If you lose your laptop, don't go crying on the shoulder of the Federal Bureau of Investigation. It has its own problems. The agency had at least 160 laptops lost or stolen over the past four years.

Ten of those laptops contained highly sensitive classified information and at least one included "personal identifying information on FBI personnel, according to a new report.

While the number may loom large, the agency actually has improved on keeping tabs on its wares. The report released today by the Justice Department's Office of Inspector General was a follow-up to a similar 2002 report. The charter report found that the FBI had reported some 317 employee laptops as either lost or stolen over the previous 28-month period. Seventeen of those laptops were reported stolen. In 2002, the FBI had roughly 11 laptops stolen or lost each month. The agency currently mismanages an average of four laptops monthly.

It's worth noting that as many as 51 of the laptops reported lost or stolen since 2002 may also have contained classified data, but the inspector general's office said the FBI could not be sure.

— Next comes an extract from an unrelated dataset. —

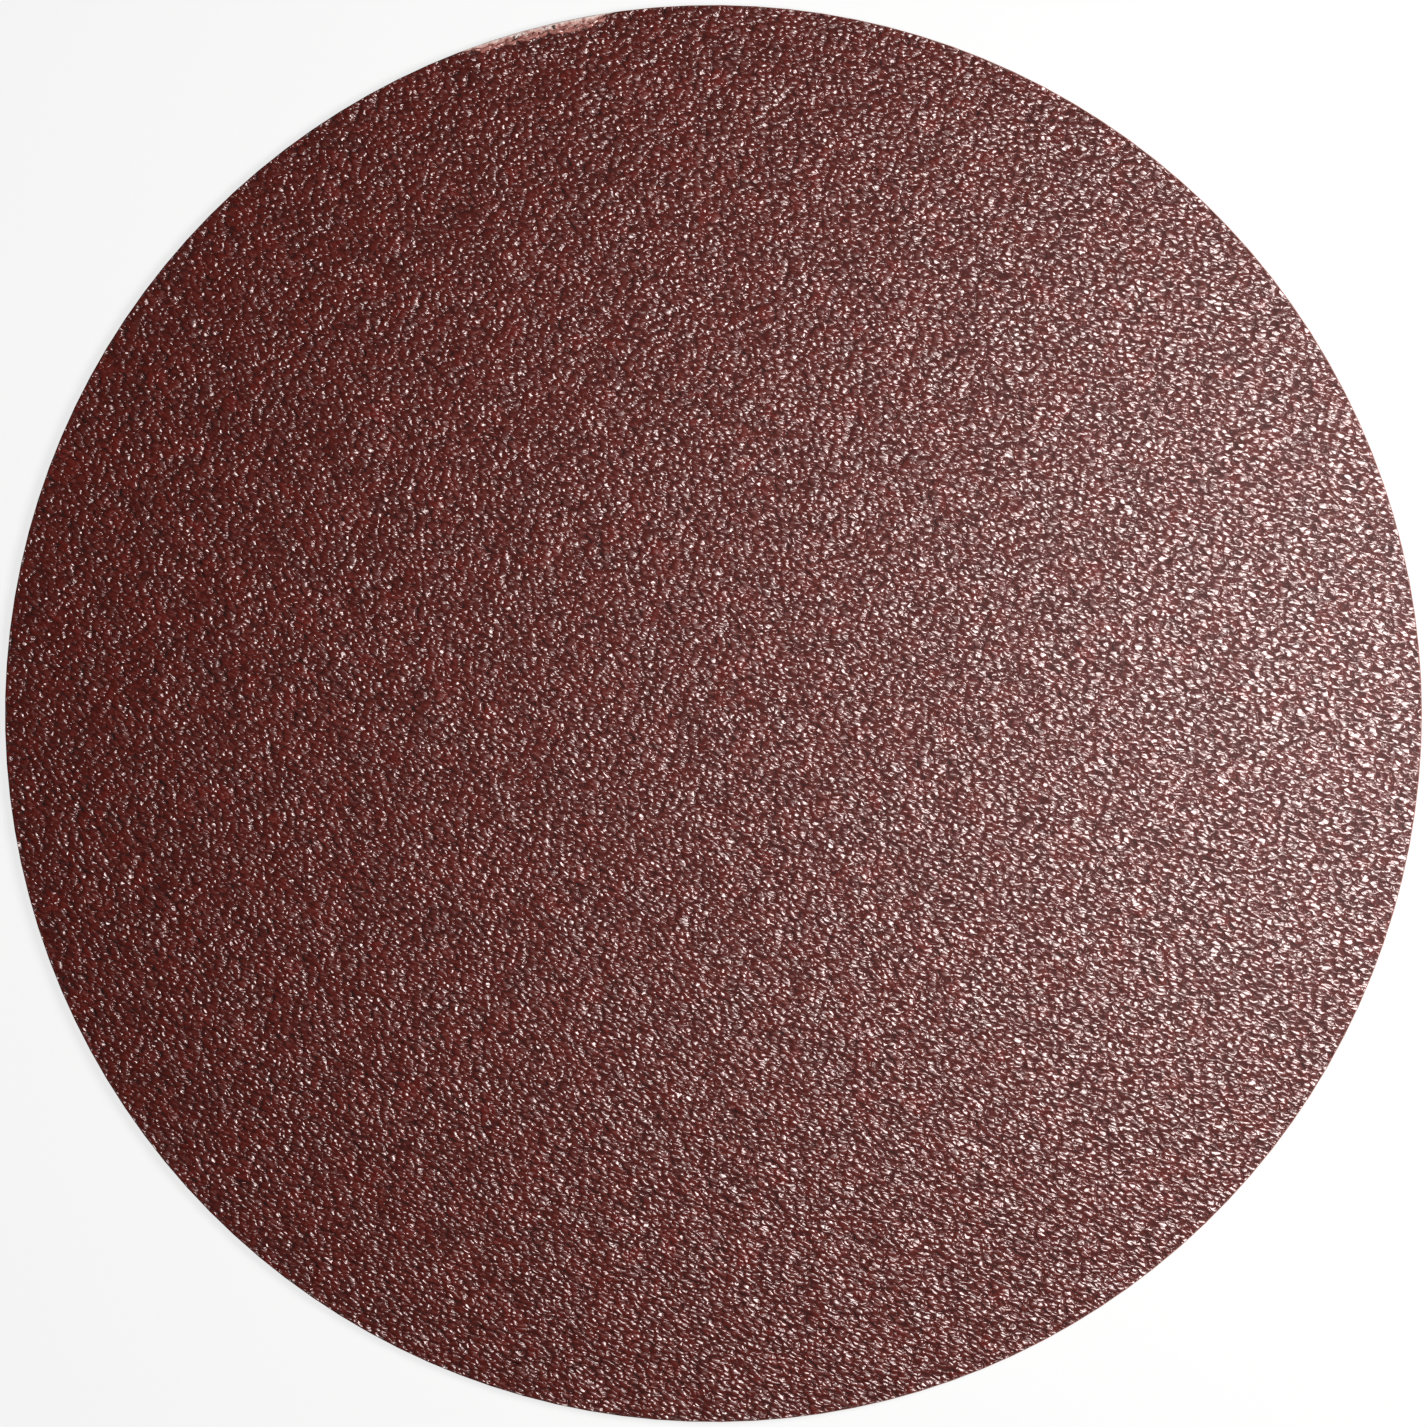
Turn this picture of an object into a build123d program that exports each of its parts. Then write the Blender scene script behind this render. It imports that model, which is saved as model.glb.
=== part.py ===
from build123d import *
import math
import os

# A plain round sanding disc with no centre hole. It lies with its grain up:
# +Z points out of the grain, and the origin is the centre of the back face.
# Lengths are in millimetres. Angles are in degrees from +X towards +Y.

# Sheet of vulcanised fibre, punched to a disc
DISC_DIAMETER = 125.0
BACKING_THICKNESS = 0.84
PUNCH_ROLL = 0.16  # rounding that the punch leaves round the back face

# Grain and the resin that holds it
COAT_THICKNESS = 0.62  # from the fibre to the tips of the grain
COAT_SETBACK = 0.12  # the outermost grain stands this far inside the cut edge
COAT_SHOULDER = 0.22  # rounding of the coat's edge, where the outer grain leans out
GRAIN_PITCH = 0.62  # from one grain to the next

# Broken stretch of the rim, where the coat came off in two scallops that overlap
LONG_SCALLOP_ANGLE = 104.5
LONG_SCALLOP_LENGTH = 15.1
LONG_SCALLOP_DEPTH = 0.46
DEEP_SCALLOP_ANGLE = 101.5
DEEP_SCALLOP_LENGTH = 6.9
DEEP_SCALLOP_DEPTH = 0.64
LOST_GRAIN_BITE = 0.17  # single grains torn out past a scallop bite this much deeper
BITE_TURN = 137.5  # turn from bite to bite, a golden angle, so that no two are alike

# Sizes that follow from the ones above
disc_radius = DISC_DIAMETER / 2
coat_radius = disc_radius - COAT_SETBACK
coat_base = BACKING_THICKNESS
coat_top = BACKING_THICKNESS + COAT_THICKNESS
punch_roll = min(PUNCH_ROLL, BACKING_THICKNESS / 2)
coat_shoulder = min(COAT_SHOULDER, COAT_THICKNESS / 2)
cut_margin = COAT_THICKNESS  # a cutter runs this far past the coat on every side


def quarter_round(centre_x, centre_z, radius, start_angle):
    """A quarter circle in the XZ plane, drawn anticlockwise from start_angle."""
    turns = [math.radians(start_angle + turn) for turn in (0, 45, 90)]
    points = [
        (centre_x + radius * math.cos(turn), 0, centre_z + radius * math.sin(turn))
        for turn in turns
    ]
    return ThreePointArc(*points)


def make_backing():
    """The fibre sheet: flat, with its back edge rolled over by the punch."""
    roll = quarter_round(disc_radius - punch_roll, punch_roll, punch_roll, -90)
    front_edge = (disc_radius, 0, coat_base)
    front_centre = (0, 0, coat_base)
    back_centre = (0, 0, 0)
    section = [roll, Polyline(roll @ 1, front_edge, front_centre, back_centre, roll @ 0)]
    return revolve(make_face(section), Axis.Z)


def plan_point(angle, radius):
    """A point in plan at this angle and this distance from the disc's centre."""
    turn = math.radians(angle)
    return Vector(radius * math.cos(turn), radius * math.sin(turn))


def make_scallop(angle, length, depth):
    """The cutter for one scallop: a bow across the rim, ragged where grains tore out."""
    half_turn = math.degrees(length / 2 / coat_radius)
    steps = 2 * round(length / GRAIN_PITCH)
    ragged = []
    for step in range(1, steps):
        across = 2 * step / steps - 1  # runs from -1 to 1 along the scallop
        bite = LOST_GRAIN_BITE * math.sin(math.radians(step * BITE_TURN)) ** 2
        reach = (depth + bite) * (1 - across**2)
        ragged.append(plan_point(angle + across * half_turn, coat_radius - reach))
    # The straight far side runs between these two points and clears the rim
    far_radius = (coat_radius + cut_margin) / math.cos(math.radians(half_turn))
    far_points = [plan_point(angle + side * half_turn, far_radius) for side in (1, -1)]
    outline = Polyline(*ragged, *far_points, close=True)
    height = COAT_THICKNESS + 2 * cut_margin
    cutter = extrude(make_face(outline), amount=height, dir=(0, 0, 1))
    return Pos(0, 0, coat_base - cut_margin) * cutter


def make_coat():
    """Grain and resin as one layer on the fibre, broken away at one stretch of rim."""
    shoulder = quarter_round(
        coat_radius - coat_shoulder, coat_top - coat_shoulder, coat_shoulder, 0
    )
    top_centre = (0, 0, coat_top)
    base_centre = (0, 0, coat_base)
    base_edge = (coat_radius, 0, coat_base)
    section = [
        shoulder,
        Polyline(shoulder @ 1, top_centre, base_centre, base_edge, shoulder @ 0),
    ]
    coat = revolve(make_face(section), Axis.Z)
    coat -= make_scallop(LONG_SCALLOP_ANGLE, LONG_SCALLOP_LENGTH, LONG_SCALLOP_DEPTH)
    coat -= make_scallop(DEEP_SCALLOP_ANGLE, DEEP_SCALLOP_LENGTH, DEEP_SCALLOP_DEPTH)
    return coat


os.makedirs("parts", exist_ok=True)
export_step(make_backing(), "parts/fibre_backing.step")
export_step(make_coat(), "parts/abrasive_coat.step")
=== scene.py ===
# %% [markdown]
# # Dressing a fibre sanding disc
#
# A fibre sanding disc is a stiff sheet of vulcanised fibre with a coat of coarse grain on its
# front. The sheet and the coat are already modelled as two plain solids. This notebook gives
# them their looks: tens of thousands of crushed grains under a skin of glossy resin, the torn
# stretch at the rim, and the cut edge of the sheet.

# %% Load the measured model
import math

import bmesh
import bpy
import numpy as np
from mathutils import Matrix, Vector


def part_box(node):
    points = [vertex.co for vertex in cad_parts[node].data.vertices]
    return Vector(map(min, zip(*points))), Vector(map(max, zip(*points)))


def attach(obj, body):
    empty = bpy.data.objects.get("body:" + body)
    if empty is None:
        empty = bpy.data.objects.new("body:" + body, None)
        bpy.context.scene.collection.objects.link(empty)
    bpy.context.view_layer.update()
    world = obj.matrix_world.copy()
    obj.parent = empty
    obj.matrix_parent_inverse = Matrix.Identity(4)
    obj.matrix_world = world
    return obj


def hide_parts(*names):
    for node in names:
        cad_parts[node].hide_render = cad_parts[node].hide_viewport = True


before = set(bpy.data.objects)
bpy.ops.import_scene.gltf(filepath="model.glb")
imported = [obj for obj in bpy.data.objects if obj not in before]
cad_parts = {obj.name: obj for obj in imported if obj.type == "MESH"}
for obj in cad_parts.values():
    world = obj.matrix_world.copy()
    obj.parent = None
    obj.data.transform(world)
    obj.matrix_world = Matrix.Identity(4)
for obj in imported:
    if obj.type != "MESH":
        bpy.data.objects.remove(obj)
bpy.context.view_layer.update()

MM = 0.001  # the model is in metres

# %% [markdown]
# ## Sizes that the model gives
#
# Nothing is measured twice. The disc's radius and the levels of the fibre and of the tips of
# the grain come from the solids. So does the rim: the coat's outline is read from its solid as
# a radius for each angle, and the broken stretch comes with it.

# %% Read the sizes and the outline of the coat
backing_low, backing_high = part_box("fibre_backing")
coat_low, coat_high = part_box("abrasive_coat")
disc_radius = (backing_high.x - backing_low.x) / 2
fibre_level = coat_low.z
coat_depth = coat_high.z - coat_low.z

coat_corners = np.array([v.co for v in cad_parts["abrasive_coat"].data.vertices])
corner_radius = np.hypot(coat_corners[:, 0], coat_corners[:, 1])
coat_radius = corner_radius.max()
DEEPEST_BREAK = 2 * MM  # the break is nowhere deeper than this
ROUNDING = 0.001 * MM  # lengths that differ by less are taken as the same
on_outline = coat_corners[:, 2] < fibre_level + ROUNDING
on_outline &= corner_radius > coat_radius - DEEPEST_BREAK
outline_angle = np.arctan2(coat_corners[on_outline, 1], coat_corners[on_outline, 0])
outline_radius = corner_radius[on_outline]


def rim_at(angle):
    """The coat's radius at these angles, read from its solid."""
    order = np.argsort(outline_angle)
    return np.interp(angle, outline_angle[order], outline_radius[order], period=2 * math.pi)


on_wall = corner_radius > coat_radius - ROUNDING
coat_shoulder = coat_high.z - coat_corners[on_wall, 2].max()
print("disc radius, mm:", round(disc_radius / MM, 3))
print("depth of the coat, mm:", round(coat_depth / MM, 3))
print("shoulder of the coat, mm:", round(coat_shoulder / MM, 3))
print("deepest break, mm:", round((coat_radius - outline_radius.min()) / MM, 3))

# %% [markdown]
# ## The camera
#
# The disc is seen squarely from above and nearly fills the frame. A long lens from 0.4 m away
# shows it with little perspective. The lens follows from two widths in the picture: the frame's
# and the disc's.

# %% Place the camera
FRAME_PIXELS = 1427
DISC_PIXELS = 1417
CAMERA_HEIGHT = 0.4
frame_width = 2 * disc_radius * FRAME_PIXELS / DISC_PIXELS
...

At least seven of the laptops were assigned to the agency's counterintelligence or counterterrorism divisions, the report notes.

It is not clear from the report how many of those stolen or lost laptops used encryption technology to safeguard the data. Only one individual case cataloged in the report details that encryption technology was used to protect data stored on the computer's hard drive.

The report recommends that future laptop-loss reports include information on whether the computer in question had protected data. The FBI agreed with that recommendation, and said it would make such reporting mandatory.

Now, if they would just make the use of encryption technology mandatory on government laptops, I'm sure we would all sleep a little more soundly.